Within that context, it helps to simplify what people are doing in meetings. At any given moment, participants are either learning, contributing, deciding, or wasting time. That lens is brutally clarifying. If someone is not there to learn something they genuinely need, contribute something only they can add, or participate in a decision that truly requires them, they are almost certainly wasting time – theirs and everyone else’s. Designing agendas and attendee lists around who needs to learn what, who must contribute what, and who actually decides what cuts meeting length, shrinks the room, and clarifies expectations.

Counterintuitively, this does not always mean having fewer meetings overall. Effective time management is a team sport. Teams often need more frequent, shorter, better‑designed touchpoints – quick scrums, well-structured one‑on‑ones, and periodic larger in‑person gatherings to align and build culture. The real leverage comes from eliminating or combining low‑value recurring sessions and reinvesting that time in a cadence of high‑value interactions that move the work and relationships forward.

A big part of that is “flipping the classroom” for business meetings. Traditional meetings burn live time on one‑way presentations and then run out of time for discussion and decisions. Flipping the classroom means pushing content out in advance – decks, memos, data packs – and holding people accountable for pre‑reading. Live time is then used for discussion, interpretation, sense‑making, problem solving, and decision‑making. When this discipline takes hold, meeting energy changes. People show up prepared. The conversation is richer. The group gets to better answers faster.

Virtual and hybrid meetings add another dimension: the “fuzzy front and back ends.” In person, people use the few minutes before and after the formal agenda to check in, build rapport, and tackle small but important issues. Virtual meetings tend to start and end abruptly. Leaders who are serious about relationship building and nuanced problem‑solving in a virtual or blended world consciously curate those fuzzy edges – opening early for informal connection, staying on a few minutes after for sidebars, and using those moments to strengthen trust and alignment.

Pulling all this together, there are five practical steps to making meetings effective.

Step 1 is context. Understand the meeting’s place in the broader journey. Be explicit about how this meeting serves the work and the people. Decide which of the three types it really is and design accordingly. If it’s primarily one‑way information, ask why you’re meeting at all.

Step 2 is objective. Set a single overarching objective for each meeting. Then get specific about expectations for learning, contribution, sensemaking, and decisions – overall and by agenda item and attendee. Invite only those required to achieve the objective. Everyone else can be informed another way.

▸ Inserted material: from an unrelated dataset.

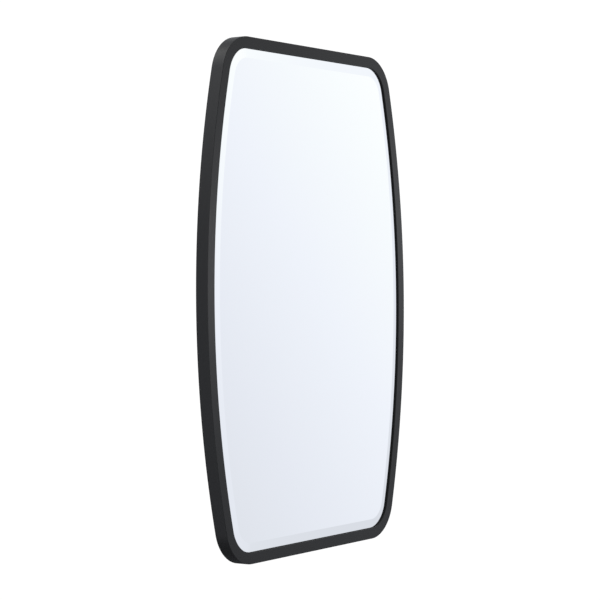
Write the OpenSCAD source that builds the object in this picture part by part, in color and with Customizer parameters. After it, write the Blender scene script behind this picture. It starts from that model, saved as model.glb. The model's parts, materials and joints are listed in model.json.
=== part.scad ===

Step 3 is prework. Get appropriate pre‑work and pre‑reading to people far enough in advance for them to learn and contribute to their fullest potential. This is where flipping the classroom lives. The more you can move presentations into pre‑work, the more you can use meeting time for high‑value interaction.

Step 4 is delivery. Manage participation and timing tightly to optimize learning, contributions, and action‑oriented decisions. Start on time, end on time, and keep the conversation anchored in the objective and the context. Make conscious choices about when to open things up and when to close and decide.

Step 5 is follow‑through. Get meeting notes out promptly to memorialize decisions and actions. Clarify owners and deadlines. Use those notes to kick off preparation for the next meeting and implementation of what you decided. Without follow‑through, even the best‑run meeting is just a nice conversation.

When leaders embrace meetings as deliberate tools in a larger system – grounded in context, focused through a clear objective, supported by prework, well delivered, and closed with real follow‑through – meetings stop being a drain. They become one of the primary ways leaders help people learn, contribute, decide, and succeed together.